Industrial women: organising, strategy and community in Sydney 1917-1940
Webb, R 2004, 'Industrial women: organising, strategy and community in Sydney 1917-1940', PhD thesis, University of New South Wales, Sydney, NSW.
This thesis examines the presence of women as trade union organisers and labour activists in Australian labour history. It recognises that labour historians have acknowledged and explored women’s presence as workers, that is, as wage-earners in labour history. However, women’s role as wage-fixers, that is, as industrial negotiators and union operatives, has not been a primary concern. I address this by examining interwar labour movement organising in Sydney by and for women. These organisers and activists had a significant impact on the situation of women workers in the interwar years. Those who did this most successfully collaborated with other labour women, and also crossed class lines to collaborate, where necessary to their industrial goals, with non-labour women. By investigating women organisers’ union involvement and labour strategies and their connections with other activists, and by examining some industrial campaigns and changes to the industrial climate in the interwar years which influenced the situation of female workers, the study demonstrates that, in order to be effective, industrially active labour women organised collectively through occupational, ideological and social networks.

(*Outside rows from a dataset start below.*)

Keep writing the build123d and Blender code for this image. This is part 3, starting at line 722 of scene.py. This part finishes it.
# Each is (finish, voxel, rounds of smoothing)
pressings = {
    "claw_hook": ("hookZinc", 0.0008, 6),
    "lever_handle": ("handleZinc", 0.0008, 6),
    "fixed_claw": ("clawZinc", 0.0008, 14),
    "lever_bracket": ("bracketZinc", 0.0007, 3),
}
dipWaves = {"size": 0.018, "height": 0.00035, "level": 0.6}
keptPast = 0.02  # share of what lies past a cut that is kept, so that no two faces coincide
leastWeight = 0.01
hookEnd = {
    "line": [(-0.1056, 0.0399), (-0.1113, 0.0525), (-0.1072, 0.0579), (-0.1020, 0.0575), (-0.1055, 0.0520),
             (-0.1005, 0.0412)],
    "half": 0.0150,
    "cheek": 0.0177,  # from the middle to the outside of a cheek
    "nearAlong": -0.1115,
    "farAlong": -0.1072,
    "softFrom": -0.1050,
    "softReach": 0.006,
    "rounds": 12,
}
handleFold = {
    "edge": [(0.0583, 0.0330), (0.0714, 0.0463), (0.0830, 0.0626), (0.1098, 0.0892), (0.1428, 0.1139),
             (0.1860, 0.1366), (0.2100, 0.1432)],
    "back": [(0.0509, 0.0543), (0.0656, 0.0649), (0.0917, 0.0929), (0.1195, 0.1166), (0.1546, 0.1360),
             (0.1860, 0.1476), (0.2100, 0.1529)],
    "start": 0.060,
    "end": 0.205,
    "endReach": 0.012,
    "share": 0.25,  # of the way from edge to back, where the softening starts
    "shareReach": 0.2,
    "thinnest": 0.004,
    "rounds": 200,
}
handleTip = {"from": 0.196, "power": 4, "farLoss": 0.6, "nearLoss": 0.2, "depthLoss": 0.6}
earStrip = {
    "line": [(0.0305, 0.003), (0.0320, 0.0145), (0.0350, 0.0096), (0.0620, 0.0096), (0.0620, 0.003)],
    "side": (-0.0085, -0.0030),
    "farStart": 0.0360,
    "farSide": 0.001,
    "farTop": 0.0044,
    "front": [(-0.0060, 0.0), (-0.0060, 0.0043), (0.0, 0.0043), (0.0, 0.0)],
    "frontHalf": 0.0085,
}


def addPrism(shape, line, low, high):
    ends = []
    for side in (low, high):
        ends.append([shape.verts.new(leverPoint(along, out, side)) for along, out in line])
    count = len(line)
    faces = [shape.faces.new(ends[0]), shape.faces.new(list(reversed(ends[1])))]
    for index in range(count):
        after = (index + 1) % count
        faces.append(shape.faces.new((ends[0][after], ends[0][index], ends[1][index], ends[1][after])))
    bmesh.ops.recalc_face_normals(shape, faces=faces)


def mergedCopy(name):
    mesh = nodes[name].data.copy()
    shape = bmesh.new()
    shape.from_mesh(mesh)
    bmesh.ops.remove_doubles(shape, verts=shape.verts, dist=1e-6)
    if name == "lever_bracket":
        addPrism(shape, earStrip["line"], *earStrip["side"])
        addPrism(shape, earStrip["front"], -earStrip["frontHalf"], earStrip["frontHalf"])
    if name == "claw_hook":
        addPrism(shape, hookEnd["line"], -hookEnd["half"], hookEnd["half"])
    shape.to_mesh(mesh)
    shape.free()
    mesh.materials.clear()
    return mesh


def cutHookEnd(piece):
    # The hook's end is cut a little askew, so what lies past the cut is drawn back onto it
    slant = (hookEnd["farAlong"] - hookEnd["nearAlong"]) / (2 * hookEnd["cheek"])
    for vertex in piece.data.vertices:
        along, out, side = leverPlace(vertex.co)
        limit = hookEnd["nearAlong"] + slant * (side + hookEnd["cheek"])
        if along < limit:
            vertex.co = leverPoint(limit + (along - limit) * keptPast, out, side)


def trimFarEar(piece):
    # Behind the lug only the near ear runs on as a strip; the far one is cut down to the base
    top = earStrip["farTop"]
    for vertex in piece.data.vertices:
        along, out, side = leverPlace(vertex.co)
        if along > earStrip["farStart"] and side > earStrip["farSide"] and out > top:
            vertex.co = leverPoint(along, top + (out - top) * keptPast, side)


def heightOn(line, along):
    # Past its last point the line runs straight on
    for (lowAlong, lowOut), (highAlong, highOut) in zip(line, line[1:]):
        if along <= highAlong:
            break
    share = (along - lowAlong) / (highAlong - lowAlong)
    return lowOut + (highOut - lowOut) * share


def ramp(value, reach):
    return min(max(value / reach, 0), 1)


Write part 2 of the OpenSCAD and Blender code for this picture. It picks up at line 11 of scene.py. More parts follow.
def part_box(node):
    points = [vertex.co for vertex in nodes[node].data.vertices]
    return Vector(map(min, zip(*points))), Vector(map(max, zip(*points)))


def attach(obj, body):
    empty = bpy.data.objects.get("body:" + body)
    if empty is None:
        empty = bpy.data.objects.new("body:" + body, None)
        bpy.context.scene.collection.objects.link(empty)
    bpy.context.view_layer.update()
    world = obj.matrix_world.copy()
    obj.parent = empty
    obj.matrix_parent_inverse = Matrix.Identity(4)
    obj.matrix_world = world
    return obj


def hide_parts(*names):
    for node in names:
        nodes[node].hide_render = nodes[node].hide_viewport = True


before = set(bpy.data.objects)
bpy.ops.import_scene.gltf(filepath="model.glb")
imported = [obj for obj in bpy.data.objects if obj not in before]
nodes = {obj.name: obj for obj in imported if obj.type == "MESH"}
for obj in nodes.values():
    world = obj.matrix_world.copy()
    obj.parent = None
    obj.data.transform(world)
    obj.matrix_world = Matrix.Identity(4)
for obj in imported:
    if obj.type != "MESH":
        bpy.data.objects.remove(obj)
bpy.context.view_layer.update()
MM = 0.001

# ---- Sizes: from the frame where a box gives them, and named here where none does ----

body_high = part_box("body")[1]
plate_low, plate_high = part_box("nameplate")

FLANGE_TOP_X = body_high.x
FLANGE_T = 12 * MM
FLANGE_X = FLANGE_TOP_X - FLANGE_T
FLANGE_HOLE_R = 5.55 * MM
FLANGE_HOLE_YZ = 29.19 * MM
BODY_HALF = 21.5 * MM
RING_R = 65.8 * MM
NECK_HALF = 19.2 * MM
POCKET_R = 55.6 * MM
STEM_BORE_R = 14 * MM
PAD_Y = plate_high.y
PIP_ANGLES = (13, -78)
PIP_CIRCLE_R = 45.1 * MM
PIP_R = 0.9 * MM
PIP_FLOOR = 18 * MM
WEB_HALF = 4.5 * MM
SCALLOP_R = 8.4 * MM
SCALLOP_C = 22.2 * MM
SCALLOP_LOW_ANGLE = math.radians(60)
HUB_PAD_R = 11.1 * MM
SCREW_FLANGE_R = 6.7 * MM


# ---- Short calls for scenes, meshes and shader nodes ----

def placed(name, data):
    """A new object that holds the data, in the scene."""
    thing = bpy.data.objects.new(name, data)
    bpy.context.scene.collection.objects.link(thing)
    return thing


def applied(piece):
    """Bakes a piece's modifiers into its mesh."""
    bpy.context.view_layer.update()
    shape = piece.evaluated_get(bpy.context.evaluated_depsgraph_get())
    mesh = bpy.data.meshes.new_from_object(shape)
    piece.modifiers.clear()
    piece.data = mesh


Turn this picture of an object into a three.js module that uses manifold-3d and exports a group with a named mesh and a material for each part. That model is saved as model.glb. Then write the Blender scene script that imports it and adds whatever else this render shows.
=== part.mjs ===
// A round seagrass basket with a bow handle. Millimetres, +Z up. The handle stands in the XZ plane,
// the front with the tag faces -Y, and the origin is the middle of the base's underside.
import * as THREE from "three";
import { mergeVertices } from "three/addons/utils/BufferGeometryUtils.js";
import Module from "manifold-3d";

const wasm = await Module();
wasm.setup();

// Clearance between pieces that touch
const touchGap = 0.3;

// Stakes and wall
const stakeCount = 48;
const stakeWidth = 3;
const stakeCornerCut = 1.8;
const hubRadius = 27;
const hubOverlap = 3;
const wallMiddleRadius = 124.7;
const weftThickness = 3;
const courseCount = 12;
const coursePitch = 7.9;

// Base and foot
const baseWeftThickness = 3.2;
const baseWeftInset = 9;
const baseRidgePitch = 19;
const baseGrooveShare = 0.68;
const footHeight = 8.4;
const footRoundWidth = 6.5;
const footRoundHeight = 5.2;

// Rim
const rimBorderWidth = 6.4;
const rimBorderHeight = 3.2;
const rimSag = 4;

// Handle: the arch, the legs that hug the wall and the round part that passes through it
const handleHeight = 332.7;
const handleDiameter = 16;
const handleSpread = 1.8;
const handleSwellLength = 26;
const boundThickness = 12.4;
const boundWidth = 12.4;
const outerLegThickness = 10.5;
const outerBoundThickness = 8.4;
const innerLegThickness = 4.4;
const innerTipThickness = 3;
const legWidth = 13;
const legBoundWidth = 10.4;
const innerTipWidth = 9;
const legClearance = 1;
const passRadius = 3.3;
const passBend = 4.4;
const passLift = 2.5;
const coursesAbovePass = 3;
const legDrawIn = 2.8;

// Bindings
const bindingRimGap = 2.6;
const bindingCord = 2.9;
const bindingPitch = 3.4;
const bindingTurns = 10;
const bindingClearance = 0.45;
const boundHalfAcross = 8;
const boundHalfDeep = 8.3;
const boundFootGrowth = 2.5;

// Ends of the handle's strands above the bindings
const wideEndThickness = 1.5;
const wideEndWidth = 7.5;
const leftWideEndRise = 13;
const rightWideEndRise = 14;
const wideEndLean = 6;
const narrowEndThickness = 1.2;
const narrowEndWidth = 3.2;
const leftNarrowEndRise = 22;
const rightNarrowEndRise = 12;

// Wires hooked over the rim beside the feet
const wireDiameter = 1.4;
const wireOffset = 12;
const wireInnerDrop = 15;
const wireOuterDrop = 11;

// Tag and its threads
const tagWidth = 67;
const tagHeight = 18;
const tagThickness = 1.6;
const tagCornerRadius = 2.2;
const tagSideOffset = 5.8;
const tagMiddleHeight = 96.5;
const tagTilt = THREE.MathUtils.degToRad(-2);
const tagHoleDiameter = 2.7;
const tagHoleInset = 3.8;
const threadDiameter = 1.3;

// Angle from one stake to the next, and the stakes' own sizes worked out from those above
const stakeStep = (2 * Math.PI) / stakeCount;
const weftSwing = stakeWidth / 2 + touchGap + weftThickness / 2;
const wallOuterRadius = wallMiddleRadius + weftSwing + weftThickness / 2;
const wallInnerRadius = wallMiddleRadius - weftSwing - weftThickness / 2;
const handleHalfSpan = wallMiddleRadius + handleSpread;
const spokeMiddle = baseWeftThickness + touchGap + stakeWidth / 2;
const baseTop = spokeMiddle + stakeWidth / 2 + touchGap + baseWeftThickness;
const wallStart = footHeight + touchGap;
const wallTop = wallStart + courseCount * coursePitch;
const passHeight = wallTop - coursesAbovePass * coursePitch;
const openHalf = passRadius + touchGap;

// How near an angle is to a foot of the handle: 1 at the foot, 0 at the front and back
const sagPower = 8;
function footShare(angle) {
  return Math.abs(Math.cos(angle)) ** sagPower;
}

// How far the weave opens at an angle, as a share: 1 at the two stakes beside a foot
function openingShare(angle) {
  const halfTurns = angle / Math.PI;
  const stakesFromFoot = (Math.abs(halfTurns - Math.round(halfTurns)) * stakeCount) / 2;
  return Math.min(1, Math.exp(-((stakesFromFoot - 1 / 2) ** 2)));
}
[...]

These networks linked a range of organisations and collectives, drawing on the resources of the labour movement and the women’s movement. This networking was prompted by the largely male culture of the labour movement. Organisers for women could not rely on full support for female workers’ issues from within their male dominated unions, or even from the broader labour movement. By highlighting the tactics they used to defuse or bypass that institutional gender bias, by analysing the individual and collective situations of industrial women, and by focussing on organising for women in several unions, in particular unionism in the printing industry in New South Wales, I not only show ‘how’, but also importantly ‘why’ networking between industrial and labour women, and feminists was initiated and sustained in the inter-war years. The analysis supports my central contention that such collaboration was a gendered response to male-structured organisational restrictions on females as workers, union members, and as union employees. These women exploited their networks for industrial ends. Their strategic networking bridged divisions between labour women and the women’s movement.